Elements of Analysis: Characters, Plot, & Stage Directions

The other elements of analysis, the dramatic techniques like the characters, plot, and stage directions, are all very much intertwined during the play. As you read, you need to ask yourself, 'How do stage directions, dialogues, soliloquies, and actions develop the characters?'

One of the first elements you encounter in a script is the cast of characters. And while you ultimately want to analyze for theme, it is important to remember that the characters are acting out the playwright's themes, and in some cases the characters themselves are representing certain themes. Therefore, they are always a good place to focus when beginning an analysis. Sometimes there's simply a list of character names with a brief description of each. This can help you determine the relationships among characters as you begin reading.

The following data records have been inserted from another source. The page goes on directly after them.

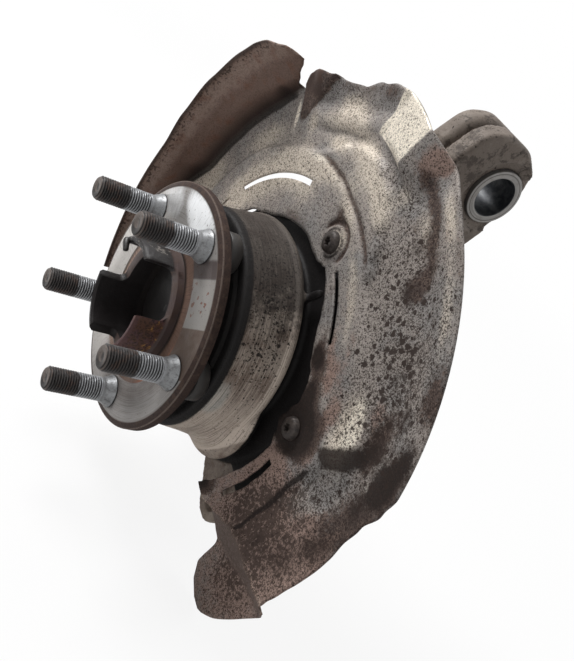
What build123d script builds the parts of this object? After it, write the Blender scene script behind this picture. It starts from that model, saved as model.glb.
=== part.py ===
from build123d import *
from math import cos, sin, radians
import os

# Frame, in millimetres: the hub turns about the Y axis, the wheel sits on the plane Y = 0 and
# leaves along -Y, and +Z points from the hub to the arm. Angles are clockwise from +Z, as seen
# from the wheel side.

# hub and wheel studs
flange_r = 71.5
flange_face_r = 67.7
flange_back_y = 9.0
flange_rim_y = 6.0
flange_chamfer = 1.2
flange_back_r = 65.5
relief_r = 46.0
relief_depth = 0.8
disc_pilot_r = 36.0
disc_pilot_height = 3.0
crown_r = 33.5
crown_bore_r = 29.2
crown_height = 20.0
crown_lug_angles = (101.0, 221.0, 341.0)
crown_lug_width = 57.0
notch_corner_r = 5.0
cup_floor_y = 15.0
hub_neck_r = 33.0
stud_circle_r = 57.15
stud_first_angle = 304.0
stud_count = 5
stud_thread_r = 7.0
stud_tip_r = 5.7
stud_length = 39.7
stud_tip_chamfer = 1.6
stud_collar_r = 8.2
stud_collar_height = 5.5
stud_knurl_r = 7.55
stud_hole_r = 7.6
stud_relief_r = 8.8
stud_relief_depth = 0.5
stud_head_r = 12.0
stud_head_height = 8.0

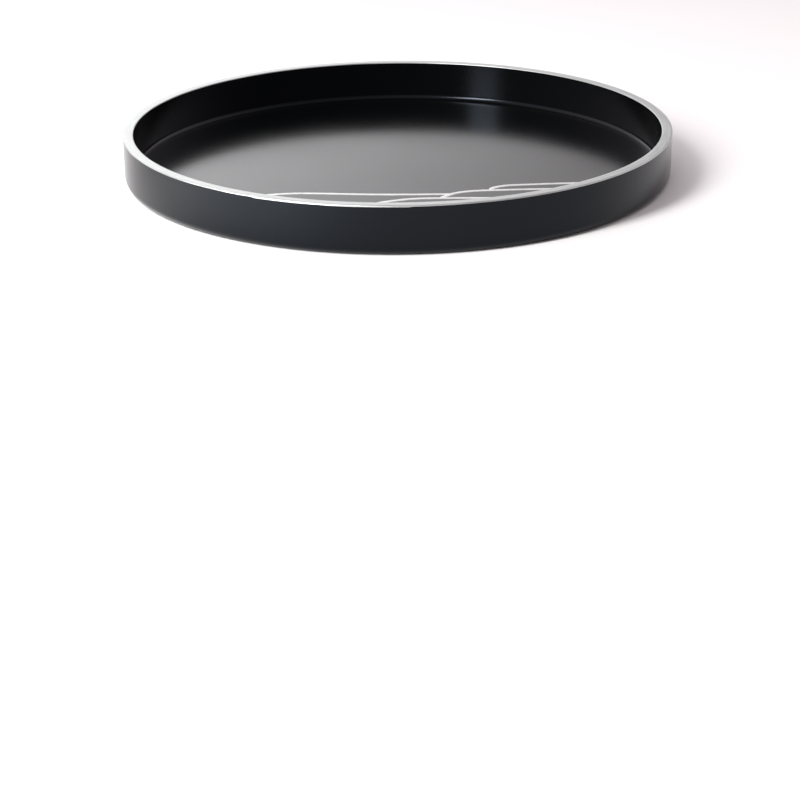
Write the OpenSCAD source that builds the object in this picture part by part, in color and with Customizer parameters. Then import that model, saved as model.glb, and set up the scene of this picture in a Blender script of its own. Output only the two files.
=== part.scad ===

Each character will further be developed through the use of dialogue, or what the characters say, throughout the play. Not only will the playwright give you their speaking lines, she will often give you stage directions, the information in the script that is only meant for the director, actors, or stage crew, that indicate tone of voice and mannerisms. What the character says and how he says it will give you insight to the character's importance to the plot. In fact, the main character in the play will move the plot. The minor, or less important, characters will help create the mood - the general feeling that the audience has as they watch the play.